Смело написанная, эксцентричная сцена временами приближается к гротеску, оставаясь, однако, в границах жизненно возможного. Юродствующий брат Арканжиас жалок и страшен, бунт искаженной природы вызывает отвращение. «„Я когда верчусь, воображаю себя божьим псом, — объяснял он аббату Муре. — Глядите, вот я кувыркаюсь для святого Иосифа. А сейчас — для святого Иоанна, а теперь — для архангела Михаила. А это вот для святого Марка и для святого Матфея“. И, перебирая целую вереницу святых, он прошелся колесом по комнате».
Пока брат Арканжиас тешил ангелов, аббат Муре предавался размышлениям о своем проступке. Композиция данной сцены поддерживает впечатление параллельности развивающихся линий, глубокой внутренней общности, несмотря на их явное внешнее несходство. Брат Арканжиас галопировал верхом на стуле по кухне; буйствовал, пробуя силу; бился об заклад, что задом высадит дверь в столовую; громовым голосом распевал «Повечерие», в конце каждого стиха хлопая картами по ладони…
Аббат Муре изнемогал от скрытой «яростной, непрестанной битвы с самим собою». У него не хватало сил подняться. «Он приложил лоб к стеклу и глядел в ночной мрак, постепенно засыпая и впадая в оцепенение, похожее на кошмар».
Эти планы ассоциируются. В сниженном виде, в уродливых патологических формах в Арканжиасе раскрывается черта, которая составляет важную сторону и образа Муре. Патологическая аффектация брата Арканжиаса и состояния религиозно-мистического транса, обычные для аббата Муре, имеют одно происхождение, относятся к области психических аномалий. Но, рисуя отклонения в сфере психики, Эмиль Золя в данном романе неизменно сохраняет социальный аспект. Недаром брат Арканжиас называл себя «божьим жандармом». Искореняя грех, как он его понимал, монах был «придирчив и усерден точно тюремщик», заделывающий каждую отдушину, «сквозь которую виднеется хотя бы клочок голубого неба». А сейчас он «бесконечно ликовал», увидев Альбину, уходившую под ливнем, который так и хлестал ее… «Мне теперь веселья на педелю хватит».
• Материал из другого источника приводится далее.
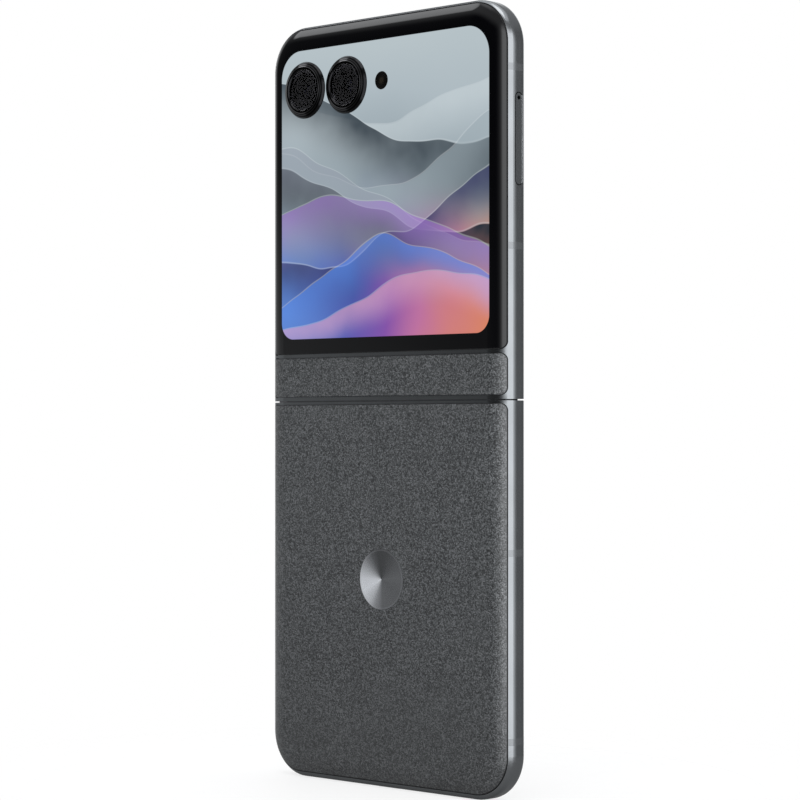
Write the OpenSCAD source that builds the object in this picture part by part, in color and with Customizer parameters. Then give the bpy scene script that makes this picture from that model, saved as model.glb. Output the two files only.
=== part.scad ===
// Foldable phone, open and upright. Z runs along its length, X across it and Y through it.
// The folding screen faces -Y and the outer face, with its two cameras, faces +Y.
// The origin is at the middle of the bottom edge. All sizes are in millimetres.

/* [Body] */
// Width of the phone
body_w = 74.0; // [72:0.5:78]
// Height of the open phone
body_h = 171.3; // [168:0.1:178]
// Thickness of each half
body_t = 7.25; // [7.15:0.05:7.6]
// Radius of the four outer corners
corner_r = 10; // [9:0.5:11]
// Gap between the halves at the hinge
half_gap = 0.3; // [0.2:0.05:0.4]

/* [Rounded edges] */
// Radius of the wide arc where the back begins to roll over
roll_wide_r = 7.35; // [7:0.05:7.6]
// Radius of the tight arc that ends at the flat side
roll_tight_r = 1.475; // [1.4:0.025:1.6]
// Radius of the front edge
front_edge_r = 2.0; // [1.8:0.1:2.2]

/* [Frame] */
// Thickness of the frame wall behind its front shelf
wall_t = 3.4; // [3:0.1:3.8]
// Wall left beside the mid plate
plate_wall_t = 2.1; // [2:0.1:2.5]
// Wall left beside the screen rim
rim_wall_t = 1.7; // [1.5:0.05:1.9]
// Length of the frame's solid bar beside the hinge on the lower half
lower_bar_l = 8.45; // [8:0.05:10]
// Length of the frame's solid bar beside the hinge on the upper half
upper_bar_l = 11.65; // [11.6:0.05:13]
// Height of an antenna break
band_h = 1.5; // [1:0.1:2]
// Depth of an antenna break into the wall
band_depth = 0.42; // [0.3:0.02:0.44]

/* [Outer panels] */
// Thickness of the glass and of the leather panels
panel_t = 0.55; // [0.45:0.05:0.6]
// Rim of bare frame beside the panels
panel_side = 0.6; // [0.5:0.05:0.8]
// Rim of bare frame below the leather panel
panel_end = 1.3; // [1:0.1:1.6]
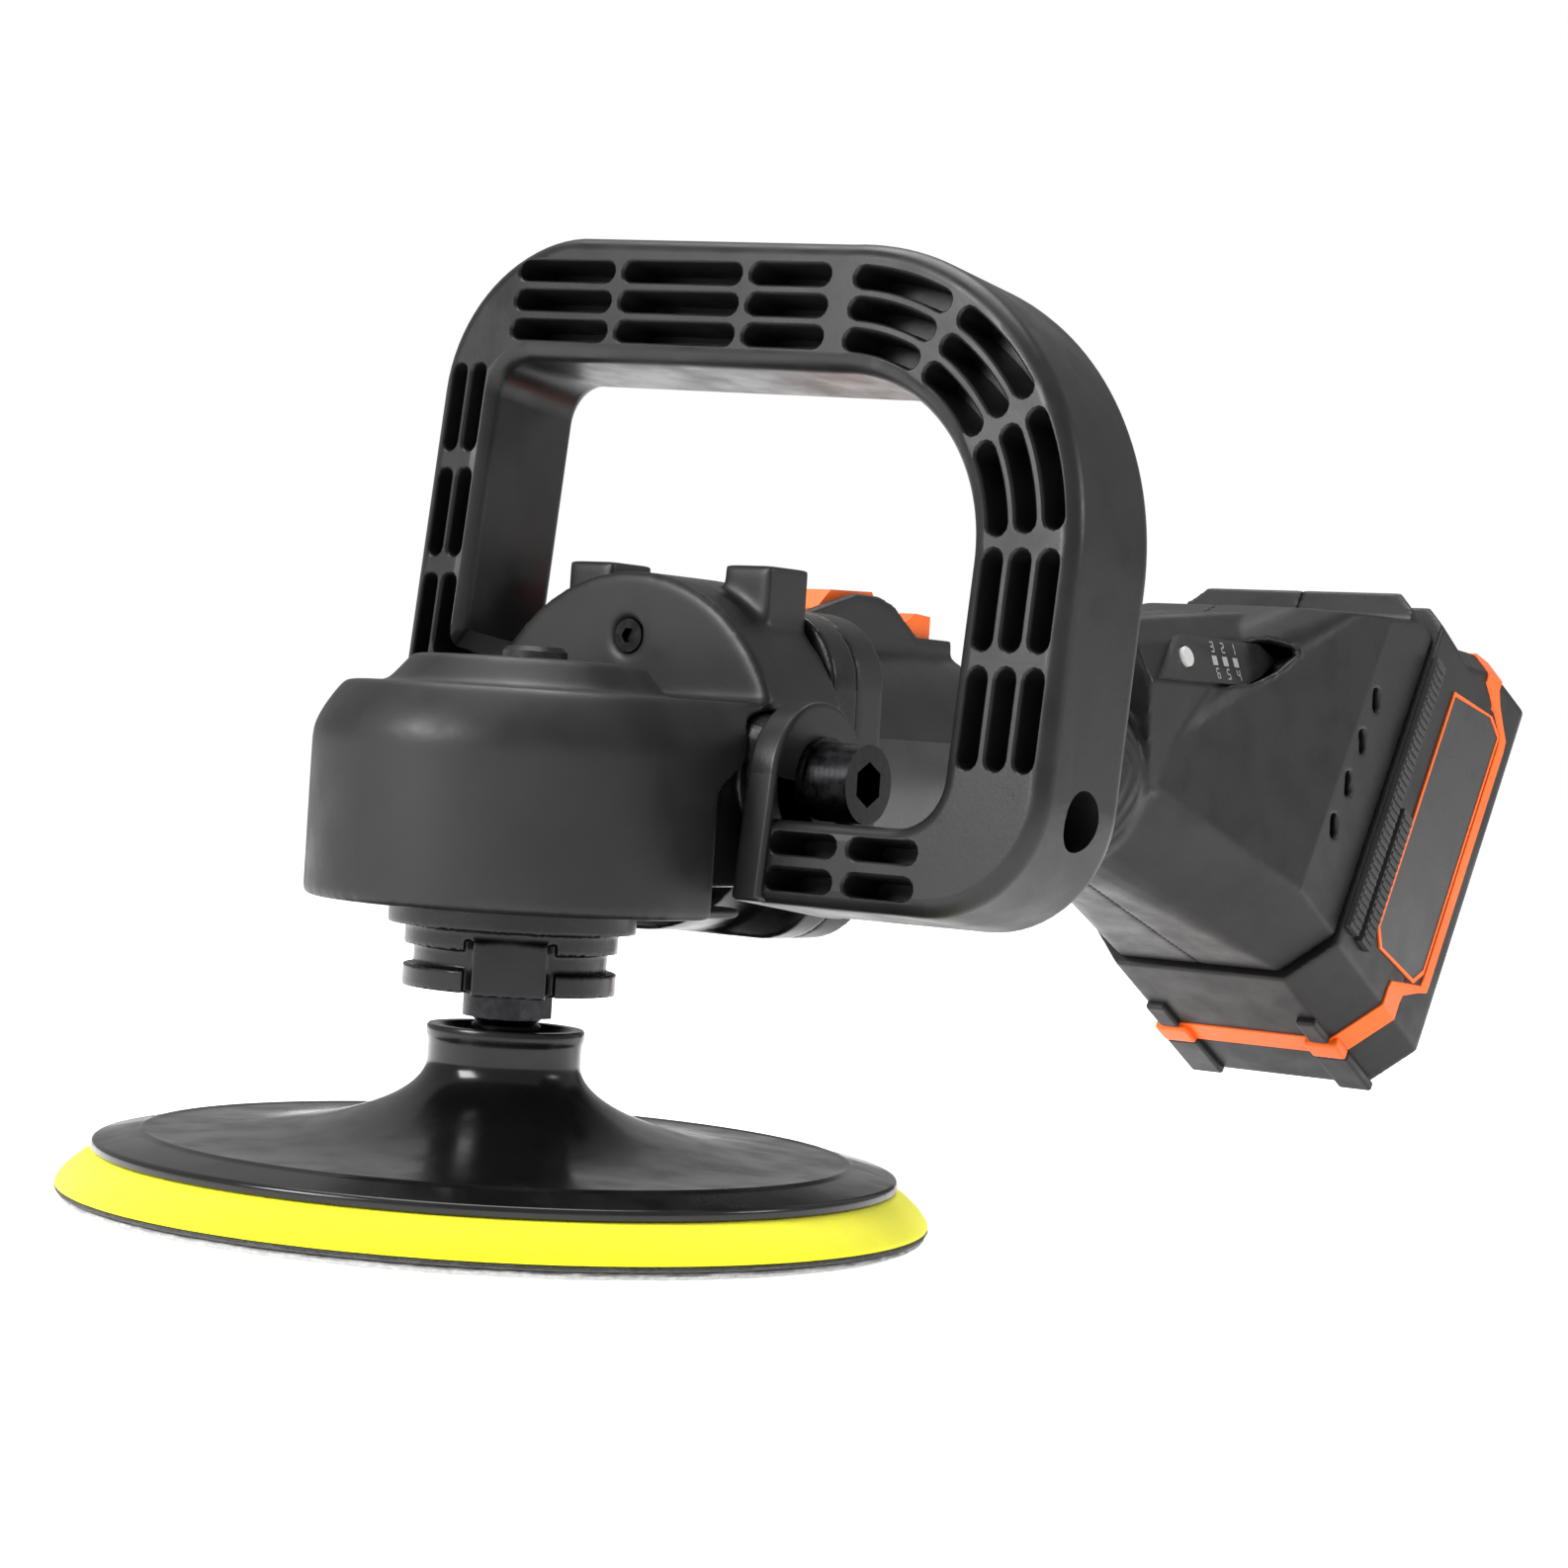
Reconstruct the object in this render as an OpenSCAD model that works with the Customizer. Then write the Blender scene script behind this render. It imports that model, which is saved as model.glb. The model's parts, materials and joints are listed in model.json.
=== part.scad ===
// Cordless rotary polisher: 7 in hook-and-loop pad, right-angle gear head with a rubber boot,
// slotted D-handle, brushless motor and a slide-on battery pack.
// Frame: origin at the centre of the pad's working face, +Z up the spindle, +Y back to the battery.

/* [Pad] */
// Diameter of the foam pad at its working face
pad_d = 177.4; // [150:0.2:200]
// Thickness of the fleece bonnet
fleece_t = 1.8; // [1.2:0.1:4]
// Thickness of the hook-and-loop layer
loop_t = 1.2; // [0.8:0.1:2]
// Thickness of the foam
foam_t = 7; // [4:0.5:20]
// How far the foam's side slopes in from the working face to the plate
foam_slope = 7.5; // [2:0.5:10]
// Height of the backing plate with its hub
plate_h = 28; // [24:0.5:36]
// Thickness of the backing plate at its rim
plate_rim_t = 2.3; // [1.5:0.1:4]
// Diameter of the hub at its mouth
hub_d = 32; // [28:0.5:40]
// Diameter of the steel bush moulded into the hub
bush_d = 22; // [18:0.5:24]

/* [Spindle] */
// Outside diameter of the spindle thread
thread_d = 14; // [12:0.5:16]
// Pitch of the spindle thread
thread_pitch = 2; // [1.5:0.25:2.5]
// Diameter of the spindle's wrench shoulder
shoulder_d = 18; // [17:0.5:20]
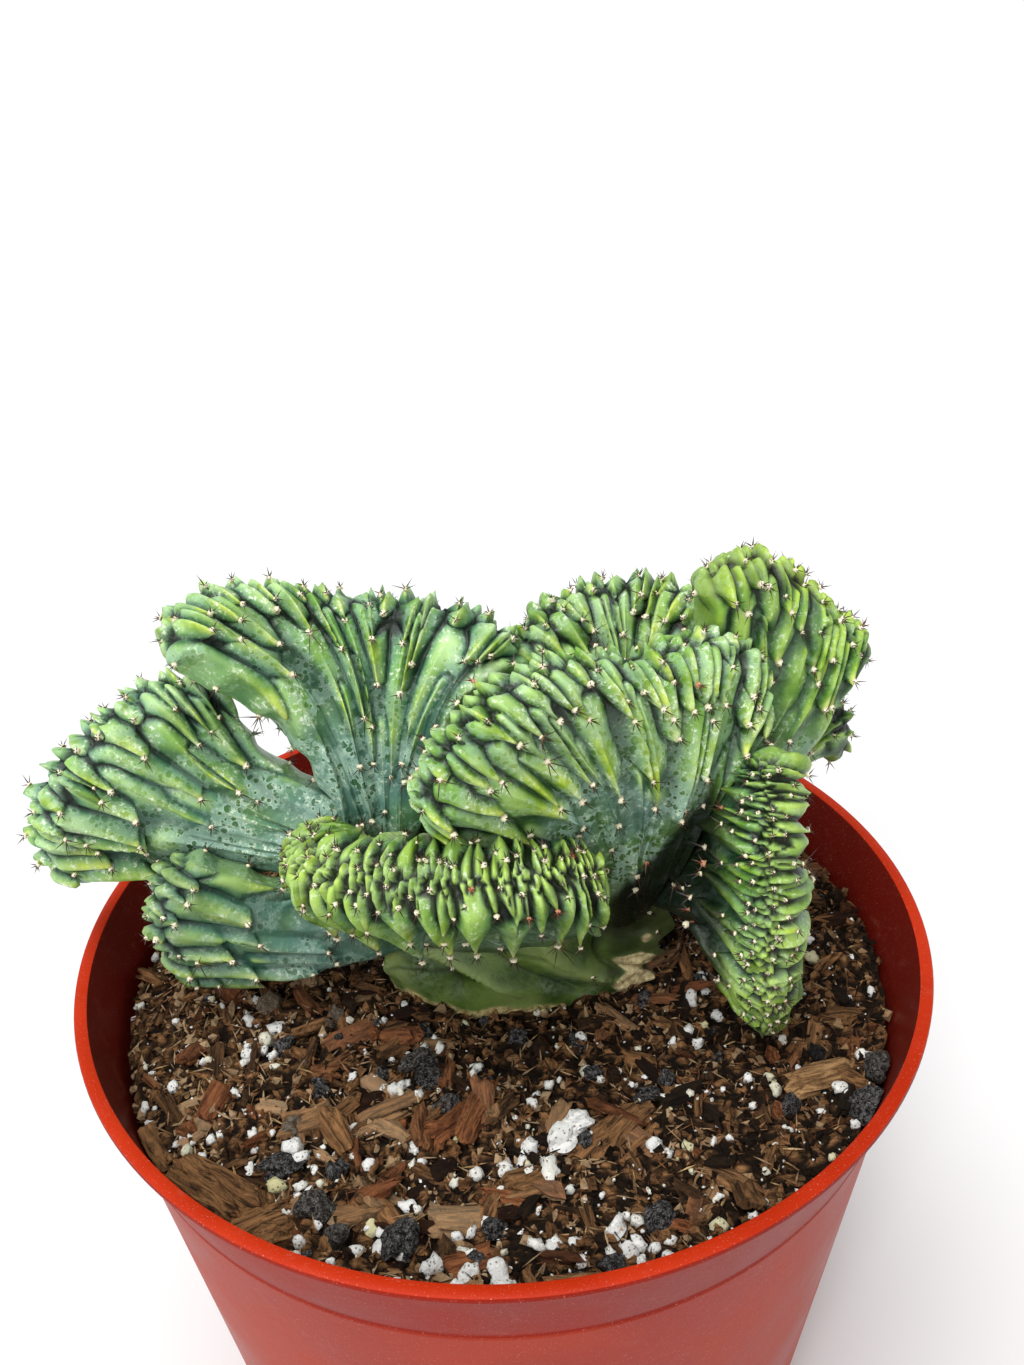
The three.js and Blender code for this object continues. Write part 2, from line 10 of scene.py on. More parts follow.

Накануне, близ селения Арто, защищаясь от града камней, которыми Арканжиас осыпал Жанберна, философ сказал монаху: «Вот надоел, скотина!.. Неужели придется разбить тебе голову, чтобы убрать тебя с дороги?»
Аббат Муре, изгнавший Альбину из церковного дома, с недоумением прислушивался к себе: «Иногда в нем звучит чей-то посторонний, не его голос». И ужасался своей жестокости: «Разве он сам обошелся бы с ней так дурно? Нет, нет, то был не он…» Но он сам как решил бы этот спор, от которого зависела не только его жизнь?
Состояние полной внутренней ясности пришло к Сержу Муре в тот час, когда, после бурного ливня, вечернее солнце завладело церковью и внезапно сделало ее неузнаваемой. «Тысячи восковых свечей» не смогли бы потопить церковь в море такого ослепительного сияния, как это сделало солнце. За главным алтарем засверкали золотые ткани; потоки светящихся драгоценностей потекли по ступеням; в кадильницах запылали драгоценные камни; священные сосуды излучали волны света, подобного блеску комет… «Лучи повсюду струились дождем светоносных цветов». Никогда аббат Муре «не смел и грезить о подобной роскоши для бедной своей церкви».